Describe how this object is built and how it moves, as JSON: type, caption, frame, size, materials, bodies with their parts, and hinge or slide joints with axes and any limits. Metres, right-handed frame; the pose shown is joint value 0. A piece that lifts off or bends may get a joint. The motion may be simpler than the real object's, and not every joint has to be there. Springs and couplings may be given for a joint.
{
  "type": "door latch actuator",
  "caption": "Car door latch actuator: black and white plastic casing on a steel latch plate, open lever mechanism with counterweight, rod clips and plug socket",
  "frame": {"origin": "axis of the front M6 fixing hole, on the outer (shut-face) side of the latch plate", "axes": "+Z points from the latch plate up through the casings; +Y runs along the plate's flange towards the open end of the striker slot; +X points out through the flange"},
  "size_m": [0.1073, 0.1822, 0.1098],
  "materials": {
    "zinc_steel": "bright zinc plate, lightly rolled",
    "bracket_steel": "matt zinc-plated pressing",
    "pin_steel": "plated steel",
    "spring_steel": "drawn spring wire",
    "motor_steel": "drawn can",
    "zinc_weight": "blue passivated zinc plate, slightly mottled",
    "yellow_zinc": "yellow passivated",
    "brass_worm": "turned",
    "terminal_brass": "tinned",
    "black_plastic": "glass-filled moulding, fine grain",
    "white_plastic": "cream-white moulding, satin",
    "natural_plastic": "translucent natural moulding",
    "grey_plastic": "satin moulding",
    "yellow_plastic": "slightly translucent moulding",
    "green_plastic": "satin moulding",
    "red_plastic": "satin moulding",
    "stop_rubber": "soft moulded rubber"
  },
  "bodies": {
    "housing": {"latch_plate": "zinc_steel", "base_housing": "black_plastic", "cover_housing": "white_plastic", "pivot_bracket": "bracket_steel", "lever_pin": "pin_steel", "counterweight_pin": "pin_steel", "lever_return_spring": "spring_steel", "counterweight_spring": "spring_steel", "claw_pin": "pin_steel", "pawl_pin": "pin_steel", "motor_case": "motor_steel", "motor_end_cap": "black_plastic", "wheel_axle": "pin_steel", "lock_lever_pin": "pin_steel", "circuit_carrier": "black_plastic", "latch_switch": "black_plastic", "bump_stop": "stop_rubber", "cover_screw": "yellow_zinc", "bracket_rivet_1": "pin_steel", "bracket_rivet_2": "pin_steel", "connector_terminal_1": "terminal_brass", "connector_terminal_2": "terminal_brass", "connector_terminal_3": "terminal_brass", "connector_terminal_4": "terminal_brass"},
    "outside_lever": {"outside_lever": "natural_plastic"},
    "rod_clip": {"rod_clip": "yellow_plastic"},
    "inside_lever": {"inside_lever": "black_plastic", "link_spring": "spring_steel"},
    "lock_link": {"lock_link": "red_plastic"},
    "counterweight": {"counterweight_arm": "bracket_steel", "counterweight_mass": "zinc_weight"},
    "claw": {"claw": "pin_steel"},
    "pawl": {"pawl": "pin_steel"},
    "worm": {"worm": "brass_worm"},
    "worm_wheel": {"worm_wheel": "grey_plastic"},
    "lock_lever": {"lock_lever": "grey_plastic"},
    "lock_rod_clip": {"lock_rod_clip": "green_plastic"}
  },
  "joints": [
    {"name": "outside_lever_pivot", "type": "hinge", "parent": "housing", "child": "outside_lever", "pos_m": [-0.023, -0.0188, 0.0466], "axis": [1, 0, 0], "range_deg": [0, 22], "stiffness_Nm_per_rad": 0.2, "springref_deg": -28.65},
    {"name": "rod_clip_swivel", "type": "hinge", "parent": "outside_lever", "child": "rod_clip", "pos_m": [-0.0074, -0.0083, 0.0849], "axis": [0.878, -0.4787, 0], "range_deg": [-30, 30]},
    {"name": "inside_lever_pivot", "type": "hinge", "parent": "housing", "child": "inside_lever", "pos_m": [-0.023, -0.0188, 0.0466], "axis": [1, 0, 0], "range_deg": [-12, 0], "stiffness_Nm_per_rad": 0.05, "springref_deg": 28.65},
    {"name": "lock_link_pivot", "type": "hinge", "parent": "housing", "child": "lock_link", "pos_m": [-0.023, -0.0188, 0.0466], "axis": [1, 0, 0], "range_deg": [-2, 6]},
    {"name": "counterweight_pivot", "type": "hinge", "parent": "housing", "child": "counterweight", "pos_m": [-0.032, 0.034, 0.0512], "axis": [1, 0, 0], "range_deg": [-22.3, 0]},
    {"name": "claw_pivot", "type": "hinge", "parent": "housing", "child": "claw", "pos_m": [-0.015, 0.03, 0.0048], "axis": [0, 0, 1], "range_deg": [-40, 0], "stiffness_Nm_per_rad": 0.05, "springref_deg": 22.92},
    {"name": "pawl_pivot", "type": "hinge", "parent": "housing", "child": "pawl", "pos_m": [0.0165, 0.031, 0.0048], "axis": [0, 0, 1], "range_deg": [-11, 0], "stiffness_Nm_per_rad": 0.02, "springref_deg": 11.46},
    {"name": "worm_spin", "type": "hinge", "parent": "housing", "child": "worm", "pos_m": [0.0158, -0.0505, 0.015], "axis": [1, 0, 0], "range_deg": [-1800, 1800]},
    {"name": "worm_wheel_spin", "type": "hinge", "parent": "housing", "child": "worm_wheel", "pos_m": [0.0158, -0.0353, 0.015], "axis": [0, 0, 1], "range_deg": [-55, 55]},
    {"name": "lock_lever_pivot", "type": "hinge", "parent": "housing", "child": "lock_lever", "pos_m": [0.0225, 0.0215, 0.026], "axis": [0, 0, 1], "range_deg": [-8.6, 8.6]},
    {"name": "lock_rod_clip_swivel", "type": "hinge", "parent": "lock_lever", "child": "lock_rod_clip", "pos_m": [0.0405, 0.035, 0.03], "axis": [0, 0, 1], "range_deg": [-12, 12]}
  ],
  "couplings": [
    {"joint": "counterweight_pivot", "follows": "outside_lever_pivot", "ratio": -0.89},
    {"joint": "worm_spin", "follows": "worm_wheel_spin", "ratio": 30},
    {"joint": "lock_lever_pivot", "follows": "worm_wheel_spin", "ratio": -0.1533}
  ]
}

++++

#### Task directions:
Print all of the data exactly as it was given.

#### Worked solution:
Describe how this object is built and how it moves, as JSON: type, caption, frame, size, materials, bodies with their parts, and hinge or slide joints with axes and any limits. Metres, right-handed frame; the pose shown is joint value 0. A piece that lifts off or bends may get a joint. The motion may be simpler than the real object's, and not every joint has to be there. Springs and couplings may be given for a joint.
{
  "type": "door latch actuator",
  "caption": "Car door latch actuator: black and white plastic casing on a steel latch plate, open lever mechanism with counterweight, rod clips and plug socket",
  "frame": {"origin": "axis of the front M6 fixing hole, on the outer (shut-face) side of the latch plate", "axes": "+Z points from the latch plate up through the casings; +Y runs along the plate's flange towards the open end of the striker slot; +X points out through the flange"},
  "size_m": [0.1073, 0.1822, 0.1098],
  "materials": {
    "zinc_steel": "bright zinc plate, lightly rolled",
    "bracket_steel": "matt zinc-plated pressing",
    "pin_steel": "plated steel",
    "spring_steel": "drawn spring wire",
    "motor_steel": "drawn can",
    "zinc_weight": "blue passivated zinc plate, slightly mottled",
    "yellow_zinc": "yellow passivated",
    "brass_worm": "turned",
    "terminal_brass": "tinned",
    "black_plastic": "glass-filled moulding, fine grain",
    "white_plastic": "cream-white moulding, satin",
    "natural_plastic": "translucent natural moulding",
    "grey_plastic": "satin moulding",
    "yellow_plastic": "slightly translucent moulding",
    "green_plastic": "satin moulding",
    "red_plastic": "satin moulding",
    "stop_rubber": "soft moulded rubber"
  },
  "bodies": {
    "housing": {"latch_plate": "zinc_steel", "base_housing": "black_plastic", "cover_housing": "white_plastic", "pivot_bracket": "bracket_steel", "lever_pin": "pin_steel", "counterweight_pin": "pin_steel", "lever_return_spring": "spring_steel", "counterweight_spring": "spring_steel", "claw_pin": "pin_steel", "pawl_pin": "pin_steel", "motor_case": "motor_steel", "motor_end_cap": "black_plastic", "wheel_axle": "pin_steel", "lock_lever_pin": "pin_steel", "circuit_carrier": "black_plastic", "latch_switch": "black_plastic", "bump_stop": "stop_rubber", "cover_screw": "yellow_zinc", "bracket_rivet_1": "pin_steel", "bracket_rivet_2": "pin_steel", "connector_terminal_1": "terminal_brass", "connector_terminal_2": "terminal_brass", "connector_terminal_3": "terminal_brass", "connector_terminal_4": "terminal_brass"},
    "outside_lever": {"outside_lever": "natural_plastic"},
    "rod_clip": {"rod_clip": "yellow_plastic"},
    "inside_lever": {"inside_lever": "black_plastic", "link_spring": "spring_steel"},
    "lock_link": {"lock_link": "red_plastic"},
    "counterweight": {"counterweight_arm": "bracket_steel", "counterweight_mass": "zinc_weight"},
    "claw": {"claw": "pin_steel"},
    "pawl": {"pawl": "pin_steel"},
    "worm": {"worm": "brass_worm"},
    "worm_wheel": {"worm_wheel": "grey_plastic"},
    "lock_lever": {"lock_lever": "grey_plastic"},
    "lock_rod_clip": {"lock_rod_clip": "green_plastic"}
  },
  "joints": [
    {"name": "outside_lever_pivot", "type": "hinge", "parent": "housing", "child": "outside_lever", "pos_m": [-0.023, -0.0188, 0.0466], "axis": [1, 0, 0], "range_deg": [0, 22], "stiffness_Nm_per_rad": 0.2, "springref_deg": -28.65},
    {"name": "rod_clip_swivel", "type": "hinge", "parent": "outside_lever", "child": "rod_clip", "pos_m": [-0.0074, -0.0083, 0.0849], "axis": [0.878, -0.4787, 0], "range_deg": [-30, 30]},
    {"name": "inside_lever_pivot", "type": "hinge", "parent": "housing", "child": "inside_lever", "pos_m": [-0.023, -0.0188, 0.0466], "axis": [1, 0, 0], "range_deg": [-12, 0], "stiffness_Nm_per_rad": 0.05, "springref_deg": 28.65},
    {"name": "lock_link_pivot", "type": "hinge", "parent": "housing", "child": "lock_link", "pos_m": [-0.023, -0.0188, 0.0466], "axis": [1, 0, 0], "range_deg": [-2, 6]},
    {"name": "counterweight_pivot", "type": "hinge", "parent": "housing", "child": "counterweight", "pos_m": [-0.032, 0.034, 0.0512], "axis": [1, 0, 0], "range_deg": [-22.3, 0]},
    {"name": "claw_pivot", "type": "hinge", "parent": "housing", "child": "claw", "pos_m": [-0.015, 0.03, 0.0048], "axis": [0, 0, 1], "range_deg": [-40, 0], "stiffness_Nm_per_rad": 0.05, "springref_deg": 22.92},
    {"name": "pawl_pivot", "type": "hinge", "parent": "housing", "child": "pawl", "pos_m": [0.0165, 0.031, 0.0048], "axis": [0, 0, 1], "range_deg": [-11, 0], "stiffness_Nm_per_rad": 0.02, "springref_deg": 11.46},
    {"name": "worm_spin", "type": "hinge", "parent": "housing", "child": "worm", "pos_m": [0.0158, -0.0505, 0.015], "axis": [1, 0, 0], "range_deg": [-1800, 1800]},
    {"name": "worm_wheel_spin", "type": "hinge", "parent": "housing", "child": "worm_wheel", "pos_m": [0.0158, -0.0353, 0.015], "axis": [0, 0, 1], "range_deg": [-55, 55]},
    {"name": "lock_lever_pivot", "type": "hinge", "parent": "housing", "child": "lock_lever", "pos_m": [0.0225, 0.0215, 0.026], "axis": [0, 0, 1], "range_deg": [-8.6, 8.6]},
    {"name": "lock_rod_clip_swivel", "type": "hinge", "parent": "lock_lever", "child": "lock_rod_clip", "pos_m": [0.0405, 0.035, 0.03], "axis": [0, 0, 1], "range_deg": [-12, 12]}
  ],
  "couplings": [
    {"joint": "counterweight_pivot", "follows": "outside_lever_pivot", "ratio": -0.89},
    {"joint": "worm_spin", "follows": "worm_wheel_spin", "ratio": 30},
    {"joint": "lock_lever_pivot", "follows": "worm_wheel_spin", "ratio": -0.1533}
  ]
}